O dia a dia no hospital é sempre inusitado. Passos largos nos corredores, olhares atentos e a mente sempre alerta. Modo de fuga. Parada. Libera a dieta. Coloca em jejum. Punção. Curativo. Cadê o exame? E a alta? Prescrição. Escala. Reza. Chora. Sorri… nem tão de Grey’s Anatomy assim.

O adoecer costuma retirar toda e qualquer máscara. O paciente costuma se mostrar como é. O ranzinza, o assustado, o gente boa… as personas costumam ser exacerbadas. A família, que adoece com ele, também. Em geral os familiares dão mais trabalho do que os pacientes.

O hospital é uma grande escola da humanidade. Ali aprendemos sobre a essência do ser humano. Já passei por vários hospitais, setores e equipes. Atualmente tem sido complicado porque estou no hospital aonde o meu pai faleceu. Passar pelo leito em que ele ficou todo os dias tem sido bastante duro e incômodo.

Hoje fui visitar um paciente pela segunda vez. Rotina, visita de “médico”, sabe? Ele estava companhado por seu irmão, um senhor que deve ter seus 60 anos. Me apresentei, fui checar a prescrição e outras coisas. O paciente, que quase não consegue falar, me avisa que, se precisar, devo falar com o acompanhante. Passei as informações necessárias.

Ele me olha e diz: “Minha filha é nutricionista também, você deve ser da idade dela”. Eu sorri e respondi que sou enfermeira, mas sempre confundem porque trabalho com Nutrição. Então ele me disse o nome dela.

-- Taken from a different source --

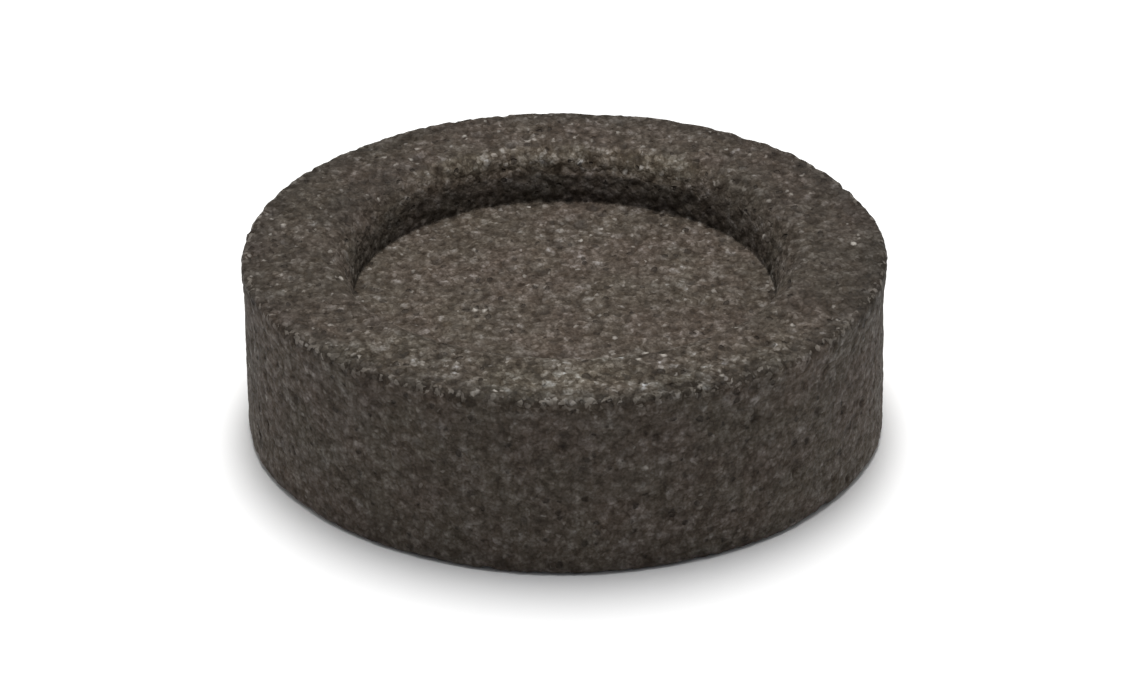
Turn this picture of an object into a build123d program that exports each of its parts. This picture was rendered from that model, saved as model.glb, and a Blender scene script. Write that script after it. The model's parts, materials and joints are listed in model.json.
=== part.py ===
from build123d import *
from math import radians, sin
import os

# Molcajete: a squat round mortar carved from one block of dark volcanic stone.
# Millimetres, +Z up. The origin is the centre of the flat base, so the stone stands on Z = 0.
# The outline is half a section through the stone, drawn in the XZ plane and turned about Z.

# Driving dimensions of the drum
outer_diameter = 200.0
height = 59.0
wall_flare = 0.6  # the base is this much wider, in radius, than the top
top_edge_radius = 2.0  # worn outer edge of the rim
base_edge_radius = 2.5  # worn lower edge, where the stone meets the table

# Driving dimensions of the grinding recess
floor_diameter = 132.5
recess_depth = 16.5
wall_curve_radius = 26.0  # the recess wall stands upright on the floor and curves outwards
wall_turn = 27.0  # degrees through which it has curved where the shoulder begins
floor_corner_radius = 0.4  # crisp corner between the recess wall and its floor

# Places on the section that follow from them
rim_outer = outer_diameter / 2
base_outer = rim_outer + wall_flare
floor_outer = floor_diameter / 2
floor_level = height - recess_depth
wall_rise = wall_curve_radius * sin(radians(wall_turn))
shoulder_turn = 90.0 - wall_turn
shoulder_radius = (recess_depth - wall_rise) / (1 - sin(radians(wall_turn)))  # ends level with the rim

# The stone
with BuildPart() as mortar_bowl:
    with BuildSketch(Plane.XZ) as section:
        with BuildLine() as outline:
            wall = JernArc((floor_outer, floor_level), (0, 1), wall_curve_radius, -wall_turn)
            shoulder = JernArc(wall @ 1, wall % 1, shoulder_radius, -shoulder_turn)
            Line(shoulder @ 1, (rim_outer, height))
            Line((rim_outer, height), (base_outer, 0))
            Line((base_outer, 0), (0, 0))
            Line((0, 0), (0, floor_level))
            Line((0, floor_level), (floor_outer, floor_level))
        make_face()
    revolve(axis=Axis.Z)

    circles = mortar_bowl.edges().filter_by(GeomType.CIRCLE)
    base_edge = circles.filter_by_position(Axis.Z, -0.1, 0.1)
    floor_edge = circles.filter_by_position(Axis.Z, floor_level - 0.1, floor_level + 0.1)
    rim_edges = circles.filter_by_position(Axis.Z, height - 0.1, height + 0.1).sort_by(SortBy.RADIUS)
    fillet(base_edge, radius=base_edge_radius)
    fillet(floor_edge, radius=floor_corner_radius)
    fillet(rim_edges[-1:], radius=top_edge_radius)

mortar_bowl.part.label = "mortar_bowl"

os.makedirs("parts", exist_ok=True)
export_step(mortar_bowl.part, "parts/mortar_bowl.step")
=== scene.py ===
"""Molcajete: a squat round mortar carved from one block of dark basalt, with a wide flat rim and a recess.

The stone is one closed mesh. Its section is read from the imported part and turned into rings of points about
a millimetre apart, which are then moved by what the mason and the lava left: an outline that wanders, a
slight lip, worn and chipped edges, grains and pores. What is finer than a millimetre is in the material.
Sizes of the stone are in millimetres. Blender's own units are metres, in the part's frame.
"""

import json
import math
from collections import namedtuple

import bpy
import numpy as np
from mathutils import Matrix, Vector, kdtree, noise


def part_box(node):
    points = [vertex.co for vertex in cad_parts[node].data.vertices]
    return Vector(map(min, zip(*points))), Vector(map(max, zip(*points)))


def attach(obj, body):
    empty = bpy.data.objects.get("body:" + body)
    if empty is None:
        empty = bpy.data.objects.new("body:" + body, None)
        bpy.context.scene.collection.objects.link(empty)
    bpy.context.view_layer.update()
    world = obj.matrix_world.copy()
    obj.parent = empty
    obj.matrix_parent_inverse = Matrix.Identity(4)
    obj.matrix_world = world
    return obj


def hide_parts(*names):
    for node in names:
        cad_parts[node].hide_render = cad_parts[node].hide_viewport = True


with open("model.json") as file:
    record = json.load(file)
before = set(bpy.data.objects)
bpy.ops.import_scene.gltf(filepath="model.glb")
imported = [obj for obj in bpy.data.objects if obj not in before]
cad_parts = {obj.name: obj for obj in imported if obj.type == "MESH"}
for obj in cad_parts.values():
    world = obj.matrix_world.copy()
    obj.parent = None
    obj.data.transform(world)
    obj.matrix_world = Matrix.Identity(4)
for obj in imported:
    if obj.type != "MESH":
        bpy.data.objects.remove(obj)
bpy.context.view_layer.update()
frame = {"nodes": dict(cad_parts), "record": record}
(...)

Trabalhávamos juntas, ela sempre gentil e delicada, muito educada. Bonita e sempre sorridente. Um dia ela decidiu que não queria mais ficar nesse mundo… Ainda tenho a última mensagem enviada por ela no meu celular.

Senti um arrepio. Não consegui conter minha expressão.

Conheci sua filha, ela era muito querida.

Foram as palavras que consegui dizer quase sussurradas. Então ele com os olhos marejados me abraçou como se eu fosse a sua filha. E eu o abracei como meu pai.

*Juliana Dourado é mãe e escritora que ainda tem os livros que vai publicar guardados nas ideias.